At a rally this week in Wisconsin, Donald Trump launched into an imitation of his own staff, pleading with him to behave differently. The performance was a classic of the genre.
It came during a riff about how he wants to “protect the women,” a formulation his advisers apparently do not appreciate. “‘Sir, please don’t say that,’” he said in the tone of voice a child uses to imitate an adult. “They said, ‘We think it’s very inappropriate for you to say.’ I said, ‘Why, I’m president? I want to protect the women of our country.’ They said, ‘Sir, I just think it’s inappropriate for you to say.’”
He added, “I pay these guys a lot of money. Can you believe it?” But then he told the audience not to worry, for he had stood up to the grown-ups on his payroll. “I said, ‘Well, I’m going to do it. Whether the women like it or not, I’m going to protect them.’”
Since the beginning of Mr. Trump’s political rise, this sort of flourish has been a feature of his political oratory. He builds up to something he is apparently not supposed to say, delighting his crowds when he says it anyway. His own staff often functions as the straw man in these scenarios, the overly cautious and overpaid stiffs he is defying in order to keep it real at all times.
Mr. Trump did become president by ignoring the advice of political hacks and doing whatever his gut told him to. But nearly a decade later, what he presents as acts of untamed spontaneity are often actually quite deliberate. It’s all part of the routine by now. And yet, this ability to convey that he is doing or saying something daring or novel even when he is not remains part of his appeal with some voters.
The Wisconsin rally wasn’t even the first time he acted out that particular bit. Two nights earlier, he was in Atlanta, pretending to go off the same script: “I think it’s fine to say I will protect the women of this country,” he said. “They said, ‘Please, sir. Please don’t say that.’”

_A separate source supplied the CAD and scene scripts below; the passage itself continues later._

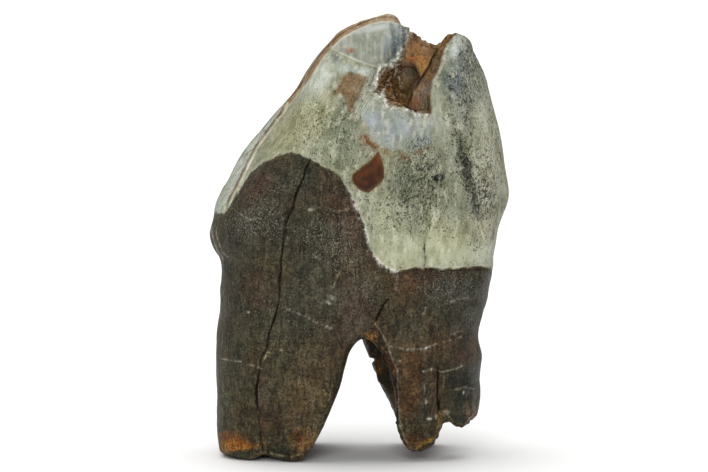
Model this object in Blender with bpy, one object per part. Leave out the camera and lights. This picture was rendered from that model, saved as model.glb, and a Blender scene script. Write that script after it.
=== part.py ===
"""A fossil upper cheek tooth of a woolly rhinoceros, standing on its broken roots.

The tooth grew as one piece, so it is one solid. It is skinned over level rings from the ground to above the
crown. The rings run between four outlines: the left and right edges seen from the front, and the front and
back faces seen from the side. The spaces between the roots, the chewing surface, the worn facet and the
broken hollow are then cut, the furrows are pressed in, and the feet are cut flat where the tooth rests.

Lengths are in millimetres until a mesh is made. X runs to the right of the front face, Y runs from the
front face to the back and Z runs up. The front face is the one that met the next tooth in the jaw.
"""

import math

import bmesh
import bpy
import numpy as np
from mathutils import Vector, noise

MM = 0.001

# Driving dimensions
CROWN_TOP = 89.4
NECK_HEIGHT = 44.0
FORK_HEIGHT = 25.0
BELOW_GROUND = -4.0
RING_STEP = 1.5
RING_POINTS = 112
TRIANGLES = 9400

# Outlines of the whole tooth, as (height, position) pairs
LEFT_EDGE = (
    (BELOW_GROUND, -28.2), (6, -28.5), (24, -28.4), (33, -27.4), (38.5, -27.8), (NECK_HEIGHT, -29.6),
    (49, -28.7), (54.6, -26.2), (61, -22.0), (67.4, -16.6), (73.8, -11.8), (78.7, -9.0), (83, -5.8),
    (CROWN_TOP + 1, 1.5),
)
RIGHT_EDGE = (
    (BELOW_GROUND, 24.2), (4, 24.8), (14, 25.1), (24, 24.5), (29.5, 25.3), (35, 26.9), (40.5, 27.4), (46, 28.1),
    (49.5, 29.4), (53, 30.0), (58, 29.4), (64.5, 28.2), (71, 26.4), (77, 24.8), (82, 22.7), (CROWN_TOP + 1, 17.5),
)
FRONT_FACE = (
    (BELOW_GROUND, -14.0), (6, -15.6), (16, -18.0), (26, -20.0), (38, -21.4), (50, -21.9), (60, -21.6),
    (68, -20.6), (75, -18.9), (82, -16.4), (CROWN_TOP + 1, -12.5),
)
BACK_FACE = (
    (BELOW_GROUND, 12.0), (10, 15.0), (24, 18.0), (38, 20.4), (50, 22.4), (60, 22.6), (70, 20.5), (80, 15.0),
    (CROWN_TOP + 1, 8.0),
)
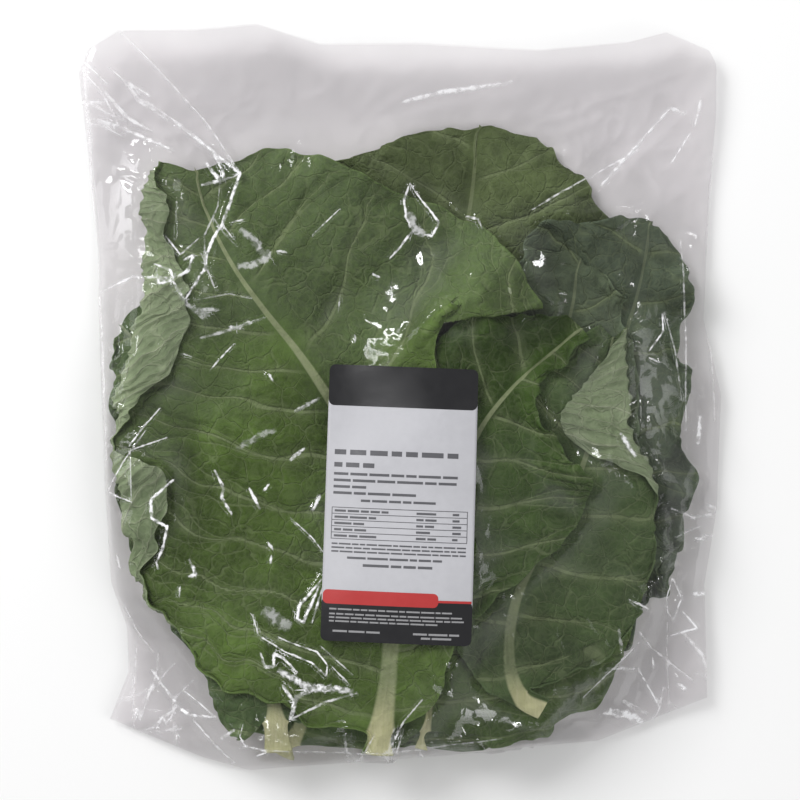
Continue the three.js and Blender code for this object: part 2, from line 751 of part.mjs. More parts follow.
// The front film is drawn tight from seam to seam over what the bag holds.
function frontFilm(back, field) {
  const held = field.spread(CELL);
  const needed = held.each((i, j) => held.cell(i, j) + CLEARANCE + FILM_WALL);
  const least = bagGrid((x, y, i, j) => {
    if (onSeam(i, j)) return back[i][j][2] + FILM_WALL;
    const open = i === BAG_ROWS ? MOUTH_OPEN * Math.sin((Math.PI * j) / BAG_COLUMNS) : 0;
    return back[i][j][2] + FILM_OPEN + open;
  });
  return drawTight(least, needed, {
    isFixed: onSeam,
    cutsOf: (i, j) => [cutFromSecond(i, j)],
    rounds: DRAW_ROUNDS,
  });
}

// The inside of one film: off it by its wall, and drawn in from the seams, where both films share it.
function insideOf(film, other, wall) {
  return film.map((row, i) =>
    row.map((point, j) => {
      if (!onSeam(i, j)) return [point[0], point[1], point[2] + wall];
      const nextRow = Math.max(i, 1);
      const nextColumn = clamp(j, 1, BAG_COLUMNS - 1);
      const inner = (grid) => mixPoint(grid[i][j], grid[nextRow][nextColumn], SEAM_INSET);
      return mixPoint(inner(film), inner(other), 0.5);
    }),
  );
}

function bagTriangles(front, back) {
  const triangles = [];
  const insideFront = insideOf(front, back, -FILM_WALL);
  const insideBack = insideOf(back, front, FILM_WALL);
  const facingDown = (triangle) => [...triangle].reverse();
  triangles.push(...cellTriangles(front), ...cellTriangles(insideBack));
  triangles.push(...cellTriangles(back).map(facingDown), ...cellTriangles(insideFront).map(facingDown));
  const wall = ([i, j], [k, l]) => {
    triangles.push(...quad(back[i][j], back[k][l], front[k][l], front[i][j]));
  };
  for (let j = 0; j < BAG_COLUMNS; j++) wall([0, j], [0, j + 1]);
  for (let i = 0; i < BAG_ROWS; i++) {
    wall([i, BAG_COLUMNS], [i + 1, BAG_COLUMNS]);
    wall([i + 1, 0], [i, 0]);
  }
  const end = BAG_ROWS;
  const lip = (outer, inner) => {
    for (let j = 0; j < BAG_COLUMNS; j++)
      triangles.push(...quad(outer[end][j], outer[end][j + 1], inner[end][j + 1], inner[end][j]));
  };
  lip(front, insideFront);
  lip(insideBack, back);
  triangles.push([back[end][0], front[end][0], insideFront[end][0]]);
  triangles.push([front[end][BAG_COLUMNS], back[end][BAG_COLUMNS], insideFront[end][BAG_COLUMNS]]);
  return triangles;
}

// The label

function labelTriangles(front) {
  const field = new HeightField(() => 0);
  field.raiseMesh(cellTriangles(front));
  const needed = field.each((i, j) => field.cell(i, j) + LABEL_GAP);
  const flat = [];
  for (let i = 0; i <= LABEL_ROWS; i++) {
    const row = [];
    for (let j = 0; j <= LABEL_COLUMNS; j++) {
      const s = j / LABEL_COLUMNS;
      const t = i / LABEL_ROWS;
      const point = mixPoint(mixPoint(LABEL[3], LABEL[2], s), mixPoint(LABEL[0], LABEL[1], s), t);
      const atCorner = i % LABEL_ROWS === 0 && j % LABEL_COLUMNS === 0;
      const corner = atCorner ? LABEL_CORNER : 0;
      const x = point[0] + (s < 0.5 ? corner : -corner);
      const y = point[1] + (t < 0.5 ? corner : -corner);
      row.push([x, y, needed.at(x, y)]);
    }
    flat.push(row);
  }
  const lower = drawTight(flat, needed, {
    isFixed: () => false,
    cutsOf: () => [false, true],
    rounds: LABEL_ROUNDS,
  });
  const upper = lower.map((row) => row.map(([x, y, z]) => [x, y, z + LABEL_THICK]));
  return sheetTriangles(upper, lower);
}

function meshOf(name, triangles, material) {
  const mesh = new THREE.Mesh(geometryOf(triangles), material);
  mesh.name = name;
  return mesh;
}

function buildBunch() {
  const bunch = new THREE.Group();
  const field = new HeightField((x, y) => backLift(x, y) + FILM_WALL);
  const back = bagGrid(backLift);
  field.raiseMesh(cellTriangles(back.map((row) => row.map(([x, y, z]) => [x, y, z + FILM_WALL]))));
  LEAVES.forEach((leaf) => {
    const triangles = leafTriangles(leaf, field);
    field.raiseMesh(triangles);
    bunch.add(meshOf(leaf.name, triangles, MATERIALS.leaf));
  });
  const front = frontFilm(back, field);
  bunch.add(meshOf("bag", bagTriangles(front, back), MATERIALS.film));
  bunch.add(meshOf("label", labelTriangles(front), MATERIALS.label));
  return bunch;
}

const group = buildBunch();

export default group;
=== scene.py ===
"""The looks of a bunch of flat kale leaves in a clear film bag: fine leaves, crumpled film, a label with rows
of plain dashes, a pale floor, studio light and the camera. Sizes are in millimetres until a mesh is made."""
import math

import bpy
import numpy as np
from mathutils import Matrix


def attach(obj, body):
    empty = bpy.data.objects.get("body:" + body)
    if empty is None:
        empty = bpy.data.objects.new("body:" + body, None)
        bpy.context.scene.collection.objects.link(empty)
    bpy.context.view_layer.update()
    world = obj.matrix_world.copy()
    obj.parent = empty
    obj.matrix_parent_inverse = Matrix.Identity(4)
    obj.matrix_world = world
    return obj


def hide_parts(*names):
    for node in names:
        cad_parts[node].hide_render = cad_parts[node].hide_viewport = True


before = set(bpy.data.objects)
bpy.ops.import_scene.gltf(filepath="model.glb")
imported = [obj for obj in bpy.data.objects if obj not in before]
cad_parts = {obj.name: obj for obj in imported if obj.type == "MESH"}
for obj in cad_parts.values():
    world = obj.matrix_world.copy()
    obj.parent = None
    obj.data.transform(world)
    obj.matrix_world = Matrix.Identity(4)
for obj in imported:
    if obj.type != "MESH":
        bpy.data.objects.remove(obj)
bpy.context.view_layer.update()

MM = 0.001
FLOOR_GAP = 0.05
SEED = 11

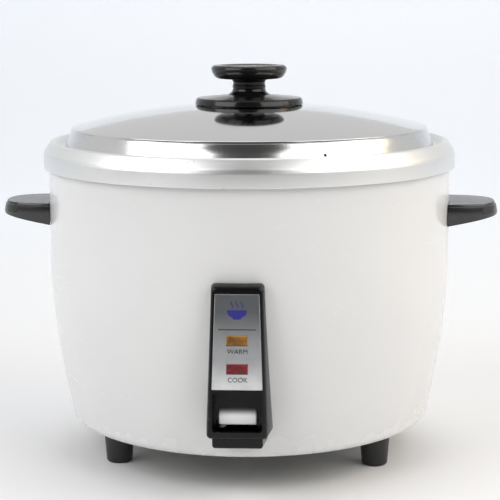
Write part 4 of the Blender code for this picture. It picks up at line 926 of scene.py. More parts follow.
def block(name: str, low: Vector, high: Vector, bevel: float = 0.0, segments: int = 3) -> Piece:
    """A rounded block between two corners.

    Args:
        name: The piece's name.
        low: Its lowest corner.
        high: Its highest corner.
        bevel: The radius of its edges.
        segments: Facets across a rounded edge.

    Returns:
        The piece.
    """
    clear_selection()
    bpy.ops.mesh.primitive_cube_add(size=1.0, location=(low + high) / 2, scale=high - low)
    piece = name_new(name)
    settle(piece)
    if bevel:
        with editing(piece, "EDGE"):
            bpy.ops.mesh.select_all(action="SELECT")
            bpy.ops.mesh.bevel(offset=bevel, segments=segments, affect="EDGES", clamp_overlap=True)
            tidy_mesh()
        settle(piece)
    return piece


def rod(name: str, radius: float, start: Vector, end: Vector, steps: int = 32) -> Piece:
    """A round rod between two points, used as a tool or joined to a casting.

    Args:
        name: Its name.
        radius: Its radius.
        start: The middle of one end.
        end: The middle of the other end.
        steps: Facets round it.

    Returns:
        The rod.
    """
    clear_selection()
    along = end - start
    turn = Vector((0, 0, 1)).rotation_difference(along).to_euler()
    bpy.ops.mesh.primitive_cylinder_add(vertices=steps, radius=radius, depth=along.length,
                                        location=(start + end) / 2, rotation=turn)
    return settle(name_new(name))


def combine(piece: Piece, tool: Piece, cut: Cut = Cut.AWAY) -> None:
    """Cuts a tool from a piece or joins it on.

    Args:
        piece: The piece that changes.
        tool: The other shape, which is used up.
        cut: What is done with it.
    """
    modifier = piece.modifiers.new("cut", "BOOLEAN")
    modifier.operation = cut.value
    modifier.solver = "EXACT"
    modifier.object = tool
    clear_selection()
    piece.select_set(True)
    bpy.context.view_layer.objects.active = piece
    bpy.ops.object.modifier_apply(modifier=modifier.name)
    bpy.data.objects.remove(tool, do_unlink=True)
    settle(piece)


def round_off(piece: Piece, radius: float, segments: int, wanted: Callable[[object], bool]) -> None:
    """Rounds the chosen edges of a piece.

    Args:
        piece: The piece.
        radius: The radius.
        segments: Facets across the rounding.
        wanted: Says whether an edge is rounded.
    """
    with editing(piece, "EDGE"):
        if pick(piece, "edges", wanted):
            bpy.ops.mesh.bevel(offset=radius, segments=segments, affect="EDGES", clamp_overlap=True)
        tidy_mesh()
    settle(piece)


def fit(piece: Piece, body: Body, slot: Slot, finish: Finish, *nodes: str) -> Piece:
    """Gives a finished piece its material and its body, and hides the CAD nodes that it stands for.

    Args:
        piece: The piece.
        body: The body that it moves with.
        slot: The record's material slot; not used.
        finish: Its finish.
        *nodes: The CAD nodes that it replaces.

    Returns:
        The piece.
    """
    piece.data.materials.clear()
    piece.data.materials.append(PALETTE.material(finish))
    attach(piece, body.value)
    if nodes:
        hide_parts(*nodes)
    log.info("%s: %d faces, on %s, %s", piece.name, len(piece.data.polygons), body.value, finish.name)
    return piece


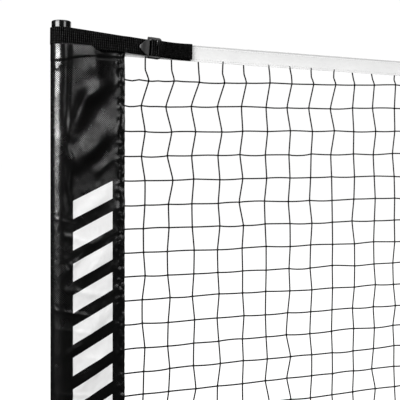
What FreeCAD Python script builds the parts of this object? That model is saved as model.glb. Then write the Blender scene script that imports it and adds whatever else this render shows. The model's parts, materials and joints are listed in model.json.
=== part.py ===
import FreeCAD, Part
import Sketcher
import math
import os

# A portable court net, 22 feet wide: three floor feet joined by plug-together rails, two
# uprights and a centre post, and a net whose corners are strapped to the uprights.
# Millimetres. +X runs along the net, -Y is its front, +Z is up and the floor is Z = 0.

SIZES = {
    # frame
    "post_spacing": 6706,
    "post_diameter": 28.6,
    "tube_wall": 1.2,
    "post_foot_gap": 2,
    "cap_top": 936,
    "cap_flange": 3.5,
    "foot_diameter": 31.8,
    "foot_wall": 1.6,
    "foot_axis_height": 18,
    "end_foot_length": 640,
    "center_foot_length": 500,
    "foot_cap_diameter": 39,
    "foot_cap_length": 45,
    "foot_cap_floor": 5,
    "socket_clearance": 0.3,
    "socket_wall": 1.6,
    "socket_base": 32.4,
    "socket_top": 105,
    "center_socket_top": 95,
    "center_post_diameter": 25.4,
    "center_post_top": 852,
    "center_post_offset": 16,
    # rails
    "rail_start": 20,
    "rail_gap": 0.5,
    "swage_diameter": 25.8,
    "swage_length": 80,
    "swage_taper": 8,
    "center_socket_reach": 110,
    # snap buttons
    "button_diameter": 8,
    "button_hole": 8.6,
    "button_proud": 4,
    "button_setback": 40,
    "post_button_height": 74,
    "leaf_width": 9,
    "leaf_thickness": 0.8,
    # net
    "net_top_at_posts": 914.4,
    "net_top_at_center": 863.6,
    "net_depth": 762,
    "net_thickness": 1,
    "tape_height": 25.4,
    "tape_thickness": 5.4,
    "tape_fabric": 0.95,
    "cord_diameter": 3,
    "center_strap_width": 50,
    # sleeves
    "sleeve_width": 96,
    "sleeve_bottom": 156,
    "sleeve_top": 900,
    "sleeve_fabric": 1,
    "sleeve_clearance": 0.6,
    # straps and buckles, measured from the post's axis
    "webbing_width": 25,
    "webbing_thickness": 1.3,
    "tail_end": 41,
    "anchor_end": 206,
    "top_strap_height": 913.2,
    "bottom_strap_height": 139.5,
    "top_strap_fall": 4.3,
    "bottom_strap_rise": 6.6,
    "buckle_bar": 149,
    "buckle_bar_diameter": 4,
    "buckle_plane": 8.9,
    "buckle_thickness": 4,
    "buckle_width": 33,
    "buckle_left": 129.6,
    "buckle_right": 151.6,
    "buckle_tab_tip": 117.5,
    "middle_bar_left": 136.9,
    "middle_bar_right": 142.8,
}

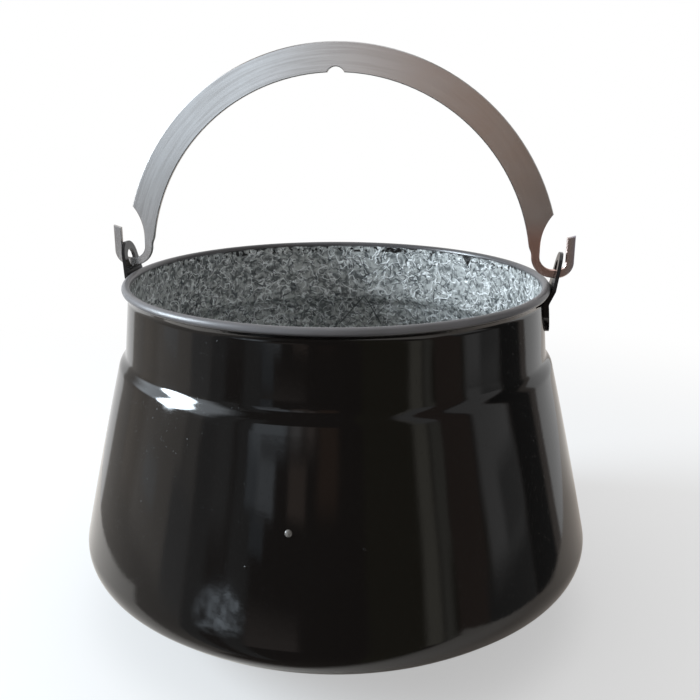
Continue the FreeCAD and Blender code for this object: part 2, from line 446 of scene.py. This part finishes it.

Earlier this month, in the middle of a well-worn riff about Vice President Kamala Harris’s intellect, he said: “Somebody said to me, one of my people, a nice person, staff person, said, ‘Sir, please don’t call her dumb. The women won’t like it.’” On Thursday, in New Mexico, he called Ms. Harris “dumb as a rock” and said “I shouldn’t say this about an opponent, but I have to.”
He has done impressions of his staff begging him not to insult people’s looks, before insulting their looks. He regularly performs an imitation of the pastor Franklin Graham advising him not to use foul language, before using foul language. During the Republican primaries, he bragged, apparently against the wishes of his staff, about how beloved he was in Iowa, while he was in Iowa: “My guys say, ‘Please, sir, don’t take it for granted that you’re going to win Iowa. It doesn’t sound good.’”
Rehearsed transgressions. They serve all kinds of purposes. His adversaries and the news media often taken the bait he lays out for them, reliably erupting in outrage right on cue. Which only amplifies the pleasure his audiences get out of such remarks. The “I’m not supposed to say this” shtick also reinforces the bond between Mr. Trump and his audience by making them feel as though there’s nothing he won’t share with them about the wild ride they’re on together.
He told the people of New Mexico that his very presence before them on Thursday afternoon was itself an act of defiance. He said people told him not to come, that he couldn’t win there. And yet, there he was.
Lately, he has been firing up his crowds with a new bit of practiced rebellion. He says he’s not supposed to boast about early voting numbers, but then says it’s looking really good. “I’m not supposed to say this,” he said in Michigan the other day before saying “we’re sort of way up.” (The data suggests a race that is historically close; Mr. Trump has already begun to foment doubts that the results can be trusted.)
Two days earlier, he was onstage in Las Vegas. “Look, I’m not supposed to say it,” he said, “but we are leading by so much.”